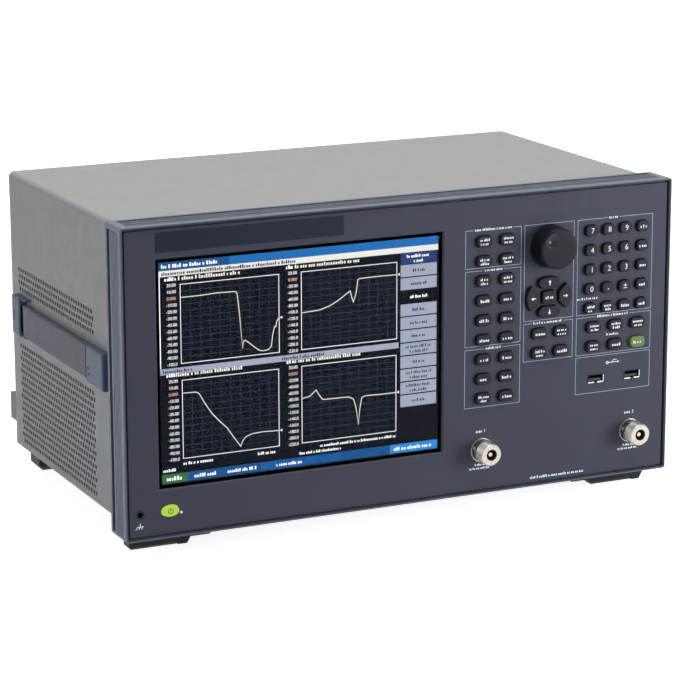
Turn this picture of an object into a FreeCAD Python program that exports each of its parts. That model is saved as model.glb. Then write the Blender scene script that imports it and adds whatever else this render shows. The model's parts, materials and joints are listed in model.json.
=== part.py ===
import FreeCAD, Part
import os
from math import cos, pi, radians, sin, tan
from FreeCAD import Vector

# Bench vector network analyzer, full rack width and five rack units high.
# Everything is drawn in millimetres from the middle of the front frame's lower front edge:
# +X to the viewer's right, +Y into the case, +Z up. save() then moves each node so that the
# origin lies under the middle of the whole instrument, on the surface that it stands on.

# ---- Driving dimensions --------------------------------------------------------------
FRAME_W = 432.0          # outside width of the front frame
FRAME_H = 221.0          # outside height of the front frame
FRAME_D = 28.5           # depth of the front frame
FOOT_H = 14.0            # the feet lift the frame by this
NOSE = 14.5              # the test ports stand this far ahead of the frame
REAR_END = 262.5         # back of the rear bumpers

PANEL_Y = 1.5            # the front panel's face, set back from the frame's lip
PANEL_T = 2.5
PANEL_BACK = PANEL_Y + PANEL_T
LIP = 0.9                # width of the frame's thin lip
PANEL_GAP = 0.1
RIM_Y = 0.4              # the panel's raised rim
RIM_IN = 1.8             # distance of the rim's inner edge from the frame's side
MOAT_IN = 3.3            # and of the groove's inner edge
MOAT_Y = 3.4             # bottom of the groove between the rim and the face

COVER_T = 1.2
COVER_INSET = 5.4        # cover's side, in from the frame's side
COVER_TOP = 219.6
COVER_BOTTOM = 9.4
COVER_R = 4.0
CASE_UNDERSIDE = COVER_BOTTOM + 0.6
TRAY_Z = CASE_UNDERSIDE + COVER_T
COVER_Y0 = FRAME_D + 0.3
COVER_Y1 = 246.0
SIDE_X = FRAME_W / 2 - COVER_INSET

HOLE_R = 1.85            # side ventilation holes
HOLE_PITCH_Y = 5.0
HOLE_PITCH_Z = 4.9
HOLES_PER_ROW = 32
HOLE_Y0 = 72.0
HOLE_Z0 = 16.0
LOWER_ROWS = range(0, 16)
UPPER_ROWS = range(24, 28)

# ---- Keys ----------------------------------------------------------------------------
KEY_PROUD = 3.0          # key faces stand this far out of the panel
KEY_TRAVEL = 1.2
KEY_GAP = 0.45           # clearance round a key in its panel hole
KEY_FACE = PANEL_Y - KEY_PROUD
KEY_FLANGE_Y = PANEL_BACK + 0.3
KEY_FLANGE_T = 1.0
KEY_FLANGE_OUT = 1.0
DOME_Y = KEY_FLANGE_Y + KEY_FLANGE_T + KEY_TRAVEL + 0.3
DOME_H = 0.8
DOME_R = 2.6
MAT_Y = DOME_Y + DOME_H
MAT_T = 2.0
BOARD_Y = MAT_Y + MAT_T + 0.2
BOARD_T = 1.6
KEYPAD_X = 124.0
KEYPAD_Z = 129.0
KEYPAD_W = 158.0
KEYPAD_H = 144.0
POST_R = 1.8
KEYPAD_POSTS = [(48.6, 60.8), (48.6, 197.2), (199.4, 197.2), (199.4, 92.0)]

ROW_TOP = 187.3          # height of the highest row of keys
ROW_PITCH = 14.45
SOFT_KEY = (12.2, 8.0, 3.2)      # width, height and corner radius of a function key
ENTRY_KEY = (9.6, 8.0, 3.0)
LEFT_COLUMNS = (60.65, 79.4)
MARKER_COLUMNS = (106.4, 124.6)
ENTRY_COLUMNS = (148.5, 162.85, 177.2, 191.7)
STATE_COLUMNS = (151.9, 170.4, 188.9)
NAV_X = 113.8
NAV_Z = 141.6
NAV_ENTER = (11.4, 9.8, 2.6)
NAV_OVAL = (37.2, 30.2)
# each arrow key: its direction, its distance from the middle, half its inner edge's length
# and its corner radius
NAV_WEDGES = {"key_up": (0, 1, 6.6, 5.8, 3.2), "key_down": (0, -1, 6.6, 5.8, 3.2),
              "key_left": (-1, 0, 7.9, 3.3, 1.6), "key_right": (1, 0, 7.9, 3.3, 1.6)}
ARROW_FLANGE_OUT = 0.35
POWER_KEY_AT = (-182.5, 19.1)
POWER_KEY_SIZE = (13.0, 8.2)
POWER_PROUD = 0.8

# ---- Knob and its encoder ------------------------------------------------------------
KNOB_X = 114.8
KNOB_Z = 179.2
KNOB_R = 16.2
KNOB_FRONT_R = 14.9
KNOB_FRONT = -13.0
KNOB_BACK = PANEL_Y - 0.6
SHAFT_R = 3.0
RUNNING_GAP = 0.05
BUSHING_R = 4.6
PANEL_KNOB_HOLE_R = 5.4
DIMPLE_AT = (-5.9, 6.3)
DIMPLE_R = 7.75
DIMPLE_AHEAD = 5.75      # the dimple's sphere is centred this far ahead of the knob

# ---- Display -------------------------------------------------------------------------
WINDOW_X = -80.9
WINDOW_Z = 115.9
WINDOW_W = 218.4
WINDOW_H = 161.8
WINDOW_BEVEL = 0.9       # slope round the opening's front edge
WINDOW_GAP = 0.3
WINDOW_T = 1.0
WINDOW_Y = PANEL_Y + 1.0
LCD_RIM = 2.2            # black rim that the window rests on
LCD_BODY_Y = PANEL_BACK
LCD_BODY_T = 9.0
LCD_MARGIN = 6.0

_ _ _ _

§ AIM OF THE TASK
Reproduce the listing above verbatim, from first line to last.

§ OUTPUT FOR THIS EXERCISE
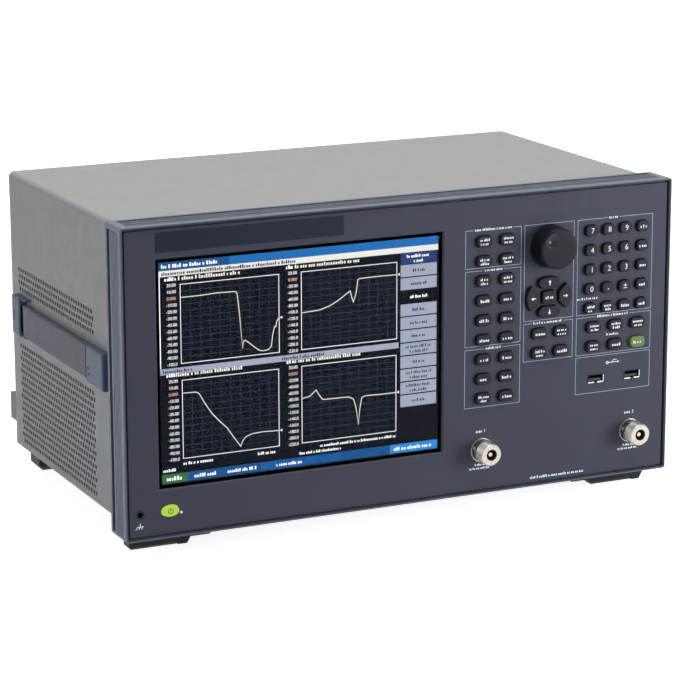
Turn this picture of an object into a FreeCAD Python program that exports each of its parts. That model is saved as model.glb. Then write the Blender scene script that imports it and adds whatever else this render shows. The model's parts, materials and joints are listed in model.json.
=== part.py ===
import FreeCAD, Part
import os
from math import cos, pi, radians, sin, tan
from FreeCAD import Vector

# Bench vector network analyzer, full rack width and five rack units high.
# Everything is drawn in millimetres from the middle of the front frame's lower front edge:
# +X to the viewer's right, +Y into the case, +Z up. save() then moves each node so that the
# origin lies under the middle of the whole instrument, on the surface that it stands on.

# ---- Driving dimensions --------------------------------------------------------------
FRAME_W = 432.0          # outside width of the front frame
FRAME_H = 221.0          # outside height of the front frame
FRAME_D = 28.5           # depth of the front frame
FOOT_H = 14.0            # the feet lift the frame by this
NOSE = 14.5              # the test ports stand this far ahead of the frame
REAR_END = 262.5         # back of the rear bumpers

PANEL_Y = 1.5            # the front panel's face, set back from the frame's lip
PANEL_T = 2.5
PANEL_BACK = PANEL_Y + PANEL_T
LIP = 0.9                # width of the frame's thin lip
PANEL_GAP = 0.1
RIM_Y = 0.4              # the panel's raised rim
RIM_IN = 1.8             # distance of the rim's inner edge from the frame's side
MOAT_IN = 3.3            # and of the groove's inner edge
MOAT_Y = 3.4             # bottom of the groove between the rim and the face

COVER_T = 1.2
COVER_INSET = 5.4        # cover's side, in from the frame's side
COVER_TOP = 219.6
COVER_BOTTOM = 9.4
COVER_R = 4.0
CASE_UNDERSIDE = COVER_BOTTOM + 0.6
TRAY_Z = CASE_UNDERSIDE + COVER_T
COVER_Y0 = FRAME_D + 0.3
COVER_Y1 = 246.0
SIDE_X = FRAME_W / 2 - COVER_INSET

HOLE_R = 1.85            # side ventilation holes
HOLE_PITCH_Y = 5.0
HOLE_PITCH_Z = 4.9
HOLES_PER_ROW = 32
HOLE_Y0 = 72.0
HOLE_Z0 = 16.0
LOWER_ROWS = range(0, 16)
UPPER_ROWS = range(24, 28)

# ---- Keys ----------------------------------------------------------------------------
KEY_PROUD = 3.0          # key faces stand this far out of the panel
KEY_TRAVEL = 1.2
KEY_GAP = 0.45           # clearance round a key in its panel hole
KEY_FACE = PANEL_Y - KEY_PROUD
KEY_FLANGE_Y = PANEL_BACK + 0.3
KEY_FLANGE_T = 1.0
KEY_FLANGE_OUT = 1.0
DOME_Y = KEY_FLANGE_Y + KEY_FLANGE_T + KEY_TRAVEL + 0.3
DOME_H = 0.8
DOME_R = 2.6
MAT_Y = DOME_Y + DOME_H
MAT_T = 2.0
BOARD_Y = MAT_Y + MAT_T + 0.2
BOARD_T = 1.6
KEYPAD_X = 124.0
KEYPAD_Z = 129.0
KEYPAD_W = 158.0
KEYPAD_H = 144.0
POST_R = 1.8
KEYPAD_POSTS = [(48.6, 60.8), (48.6, 197.2), (199.4, 197.2), (199.4, 92.0)]

ROW_TOP = 187.3          # height of the highest row of keys
ROW_PITCH = 14.45
SOFT_KEY = (12.2, 8.0, 3.2)      # width, height and corner radius of a function key
ENTRY_KEY = (9.6, 8.0, 3.0)
LEFT_COLUMNS = (60.65, 79.4)
MARKER_COLUMNS = (106.4, 124.6)
ENTRY_COLUMNS = (148.5, 162.85, 177.2, 191.7)
STATE_COLUMNS = (151.9, 170.4, 188.9)
NAV_X = 113.8
NAV_Z = 141.6
NAV_ENTER = (11.4, 9.8, 2.6)
NAV_OVAL = (37.2, 30.2)
# each arrow key: its direction, its distance from the middle, half its inner edge's length
# and its corner radius
NAV_WEDGES = {"key_up": (0, 1, 6.6, 5.8, 3.2), "key_down": (0, -1, 6.6, 5.8, 3.2),
              "key_left": (-1, 0, 7.9, 3.3, 1.6), "key_right": (1, 0, 7.9, 3.3, 1.6)}
ARROW_FLANGE_OUT = 0.35
POWER_KEY_AT = (-182.5, 19.1)
POWER_KEY_SIZE = (13.0, 8.2)
POWER_PROUD = 0.8

# ---- Knob and its encoder ------------------------------------------------------------
KNOB_X = 114.8
KNOB_Z = 179.2
KNOB_R = 16.2
KNOB_FRONT_R = 14.9
KNOB_FRONT = -13.0
KNOB_BACK = PANEL_Y - 0.6
SHAFT_R = 3.0
RUNNING_GAP = 0.05
BUSHING_R = 4.6
PANEL_KNOB_HOLE_R = 5.4
DIMPLE_AT = (-5.9, 6.3)
DIMPLE_R = 7.75
DIMPLE_AHEAD = 5.75      # the dimple's sphere is centred this far ahead of the knob

# ---- Display -------------------------------------------------------------------------
WINDOW_X = -80.9
WINDOW_Z = 115.9
WINDOW_W = 218.4
WINDOW_H = 161.8
WINDOW_BEVEL = 0.9       # slope round the opening's front edge
WINDOW_GAP = 0.3
WINDOW_T = 1.0
WINDOW_Y = PANEL_Y + 1.0
LCD_RIM = 2.2            # black rim that the window rests on
LCD_BODY_Y = PANEL_BACK
LCD_BODY_T = 9.0
LCD_MARGIN = 6.0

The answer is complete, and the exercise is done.